Source material
◇ ◇ ◇
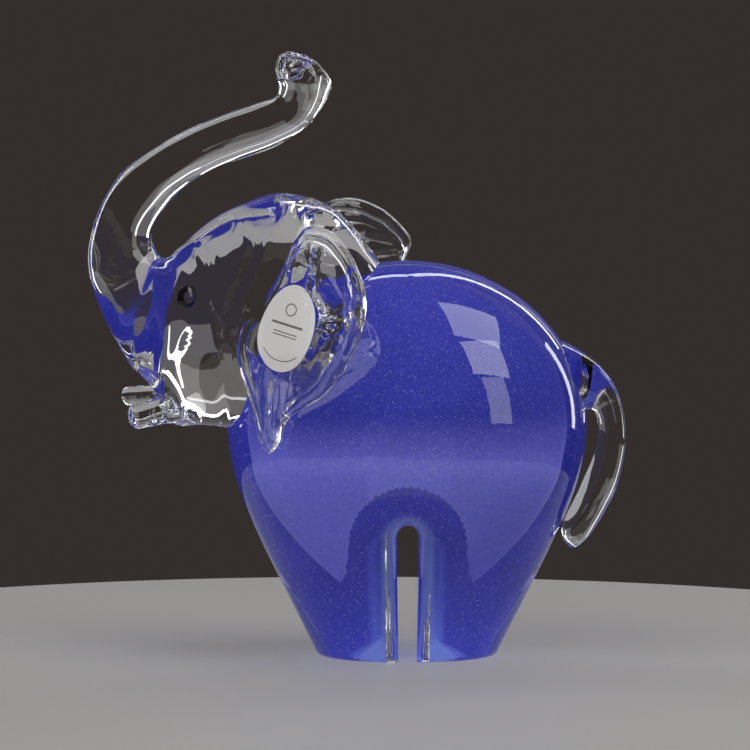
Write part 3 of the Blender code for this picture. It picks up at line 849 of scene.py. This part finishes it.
def paper():
    """Off-white coated paper with fine fibres and a plain grey print."""
    made, nodes, links = new_material("label_paper")
    shader = nodes["Principled BSDF"]
    shader.inputs["Roughness"].default_value = 0.42

    def maths(operation, a, b, c=None):
        node = nodes.new("ShaderNodeMath")
        node.operation = operation
        for socket, value in zip(node.inputs, (a, b, c)):
            if isinstance(value, (int, float)):
                socket.default_value = value
            elif value is not None:
                links.new(value, socket)
        return node.outputs[0]

    sheet = nodes.new("ShaderNodeUVMap")
    sheet.uv_map = "sheet"
    split = nodes.new("ShaderNodeSeparateXYZ")
    links.new(sheet.outputs["UV"], split.inputs[0])
    x, y = split.outputs["X"], split.outputs["Y"]

    def near(value, middle, half):
        return maths("COMPARE", value, middle, half)

    def circle(cx, cy):
        dx, dy = maths("SUBTRACT", x, cx), maths("SUBTRACT", y, cy)
        return maths("SQRT", maths("ADD", maths("MULTIPLY", dx, dx), maths("MULTIPLY", dy, dy)), 0)

    marks = [near(circle(0, 5.4), 1.5, 0.16)]
    for height, thick, half in ((1.5, 0.3, 4.7), (-0.6, 0.14, 3.6), (-1.4, 0.14, 3.6)):
        marks.append(maths("MULTIPLY", near(y, height, thick), near(x, 0, half)))
    marks.append(maths("MULTIPLY", near(circle(0, -0.6), 7.2, 0.13), maths("LESS_THAN", y, -5.6)))
    printed = marks[0]
    for mark in marks[1:]:
        printed = maths("MAXIMUM", printed, mark)
    fibres = nodes.new("ShaderNodeTexNoise")
    fibres.inputs["Scale"].default_value = 2.2
    fibres.inputs["Detail"].default_value = 8.0
    links.new(sheet.outputs["UV"], fibres.inputs["Vector"])
    stock = nodes.new("ShaderNodeValToRGB")
    stock.color_ramp.elements[0].color = (0.7, 0.69, 0.68, 1)
    stock.color_ramp.elements[1].color = (0.82, 0.82, 0.81, 1)
    links.new(fibres.outputs["Fac"], stock.inputs["Fac"])
    colour = nodes.new("ShaderNodeMix")
    colour.data_type = "RGBA"
    colour.inputs["B"].default_value = (0.16, 0.16, 0.17, 1)
    links.new(printed, colour.inputs["Factor"])
    links.new(stock.outputs["Color"], colour.inputs["A"])
    links.new(colour.outputs["Result"], shader.inputs["Base Color"])
    bump = nodes.new("ShaderNodeBump")
    bump.inputs["Strength"].default_value = 0.15
    bump.inputs["Distance"].default_value = 0.00005
    links.new(fibres.outputs["Fac"], bump.inputs["Height"])
    links.new(bump.outputs["Normal"], shader.inputs["Normal"])
    return made


def sticker():
    """A flattened ball, bent to the ear's face."""
    bm = glass_ball(24)
    sheet = bm.loops.layers.uv.new("sheet")
    _, _, middle, yaw, turn_by, hand, curl, bowl = ears["left_ear"]
    place = ear_frame(middle, yaw, turn_by, hand)
    lean = math.radians(-14)
    flat = {}
    for v in bm.verts:
        spread = 1 / max(math.hypot(v.co.x, v.co.y), 1e-6) * math.sin(math.pi / 2 * min(1, math.hypot(v.co.x, v.co.y)))
        flat[v] = (7.9 * v.co.x * spread * (1 - 0.1 * v.co.y), 11.2 * v.co.y * spread + 0.6)
        v.co.z = 0.12 * math.tanh(5 * v.co.z)
    for face in bm.faces:
        for loop in face.loops:
            loop[sheet].uv = flat[loop.vert]
    for v in bm.verts:
        x, y = flat[v]
        u = -3.8 + x * math.cos(lean) - y * math.sin(lean)
        up = x * math.sin(lean) + y * math.cos(lean)
        v.co = place @ Vector((u, up, web_front + 0.5 + v.co.z + ear_bend(u, up, curl, bowl)))
    return shaped("ear_sticker", bm, paper())


label = sticker()
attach(label, "root")
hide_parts("ear_label")

# ---------------------------------------------------------------- table and studio
# A pale round table stands in a dim room. Two narrow strips stand behind it on either side, a tall softbox
# hangs over its right, and a broad one is at its front left.


def stage_finish(name, colour, roughness):
    made, nodes, links = new_material(name)
    nodes["Principled BSDF"].inputs["Base Color"].default_value = (*colour, 1)
    nodes["Principled BSDF"].inputs["Roughness"].default_value = roughness
    return made


bm = bmesh.new()
bmesh.ops.create_circle(bm, cap_ends=True, segments=128, radius=205)
table = shaped("table", bm, stage_finish("pale_table", (0.4, 0.393, 0.385), 0.5))

world = bpy.data.worlds.new("room")
bpy.context.scene.world = world
world.use_nodes = True
world.node_tree.nodes["Background"].inputs["Color"].default_value = (0.034, 0.028, 0.025, 1)


def softbox(name, low, high, width, brightness):
    """A softbox whose middle line runs from low to high. It faces the object, and is as bright as it looks."""
    low, high = Vector(low), Vector(high)
    middle = (low + high) / 2
    facing = (middle - Vector((0.0, 0.0, 0.08))).normalized()
    across = (high - low).cross(facing).normalized()
    lamp = bpy.data.lights.new(name, "AREA")
    lamp.shape = "RECTANGLE"
    lamp.size, lamp.size_y = width, (high - low).length
    lamp.energy = math.pi * lamp.size * lamp.size_y * brightness
    holder = bpy.data.objects.new(name, lamp)
    turned_to = Matrix((across, facing.cross(across), facing)).transposed().to_4x4()
    holder.matrix_world = Matrix.Translation(middle) @ turned_to
    holder.visible_camera = False
    bpy.context.scene.collection.objects.link(holder)
    return holder


softbox("left_strip", (-0.95, 0.55, 0.0), (-0.75, 0.7, 0.85), 0.12, 6.0)
softbox("right_strip", (0.95, 0.55, 0.0), (0.9, 0.62, 0.6), 0.12, 6.0)
softbox("back_arc_right", (0.7, 0.88, 0.42), (0.04, 0.62, 1.02), 0.08, 5.0)
softbox("back_arc_left", (-0.6, 0.62, 0.95), (0.04, 0.62, 1.02), 0.08, 5.0)
softbox("left_line", (-0.5, 0.92, 0.02), (-0.42, 0.95, 0.62), 0.05, 1.2)
softbox("right_line", (0.55, 0.9, 0.05), (0.48, 0.93, 0.55), 0.05, 1.2)
softbox("upper_line", (-0.4, 0.9, 0.66), (0.4, 0.9, 0.66), 0.04, 0.5)
softbox("left_wall", (-1.05, 1.35, -0.1), (-1.05, 1.35, 1.8), 1.6, 0.09)
softbox("right_wall", (1.05, 1.35, -0.1), (1.05, 1.35, 1.8), 1.6, 0.09)
softbox("upper_wall", (-0.9, 1.25, 0.85), (0.9, 1.25, 0.85), 1.0, 0.09)
softbox("window", (0.82, -0.62, 0.62), (0.66, -0.38, 0.98), 0.45, 3.8)
softbox("window_head", (0.66, -0.38, 0.98), (0.48, 0.12, 1.12), 0.5, 3.4)
softbox("window_foot", (0.86, -0.7, 0.1), (0.82, -0.64, 0.6), 0.26, 2.4)
softbox("fill", (-0.8, -1.0, 0.02), (-0.62, -0.8, 1.5), 1.9, 1.7).visible_glossy = False

lens = bpy.data.cameras.new("camera")
camera = bpy.data.objects.new("camera", lens)
bpy.context.scene.collection.objects.link(camera)
bpy.context.scene.camera = camera
distance, view_width = 0.9, 0.1965
lens.sensor_width = 36
lens.lens = 36 * distance / view_width
lens.clip_start = 0.05
camera.location = (0.0046, -distance, 0.11)
camera.rotation_mode = "QUATERNION"
aim = Vector((0.0046, 0, 0.0735))
camera.rotation_quaternion = (aim - camera.location).to_track_quat("-Z", "Y")

scene = bpy.context.scene
scene.view_settings.view_transform = "Standard"
scene.cycles.max_bounces = 32
scene.cycles.transmission_bounces = 32
scene.cycles.transparent_max_bounces = 64
scene.cycles.glossy_bounces = 12
scene.cycles.caustics_reflective = False
scene.cycles.caustics_refractive = False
◇ ◇ ◇
Goal
Quote the data above verbatim from its first line to the line that includes "dy, dy)), 0)", with both boundary lines retained.

Exercise solution
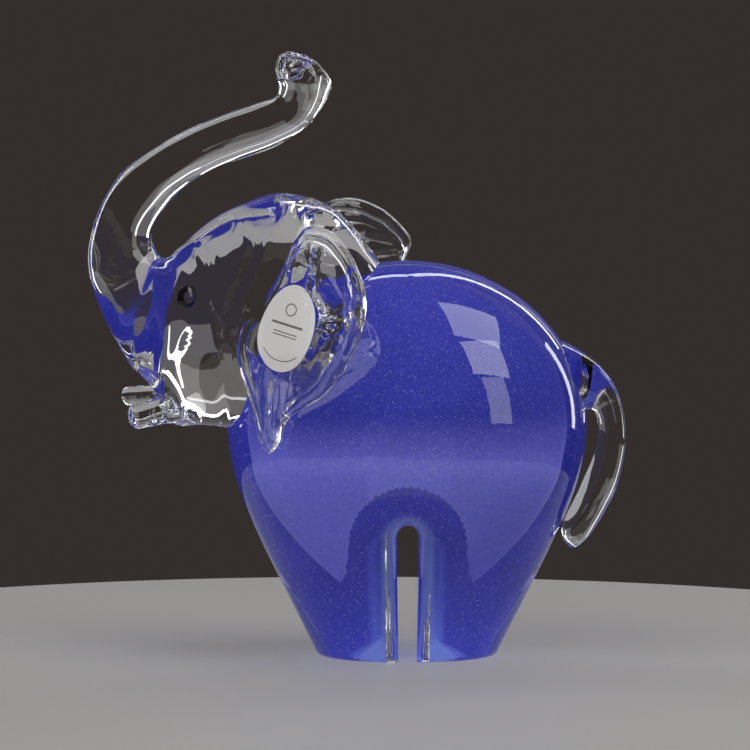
Write part 3 of the Blender code for this picture. It picks up at line 849 of scene.py. This part finishes it.
def paper():
    """Off-white coated paper with fine fibres and a plain grey print."""
    made, nodes, links = new_material("label_paper")
    shader = nodes["Principled BSDF"]
    shader.inputs["Roughness"].default_value = 0.42

    def maths(operation, a, b, c=None):
        node = nodes.new("ShaderNodeMath")
        node.operation = operation
        for socket, value in zip(node.inputs, (a, b, c)):
            if isinstance(value, (int, float)):
                socket.default_value = value
            elif value is not None:
                links.new(value, socket)
        return node.outputs[0]

    sheet = nodes.new("ShaderNodeUVMap")
    sheet.uv_map = "sheet"
    split = nodes.new("ShaderNodeSeparateXYZ")
    links.new(sheet.outputs["UV"], split.inputs[0])
    x, y = split.outputs["X"], split.outputs["Y"]

    def near(value, middle, half):
        return maths("COMPARE", value, middle, half)

    def circle(cx, cy):
        dx, dy = maths("SUBTRACT", x, cx), maths("SUBTRACT", y, cy)
        return maths("SQRT", maths("ADD", maths("MULTIPLY", dx, dx), maths("MULTIPLY", dy, dy)), 0)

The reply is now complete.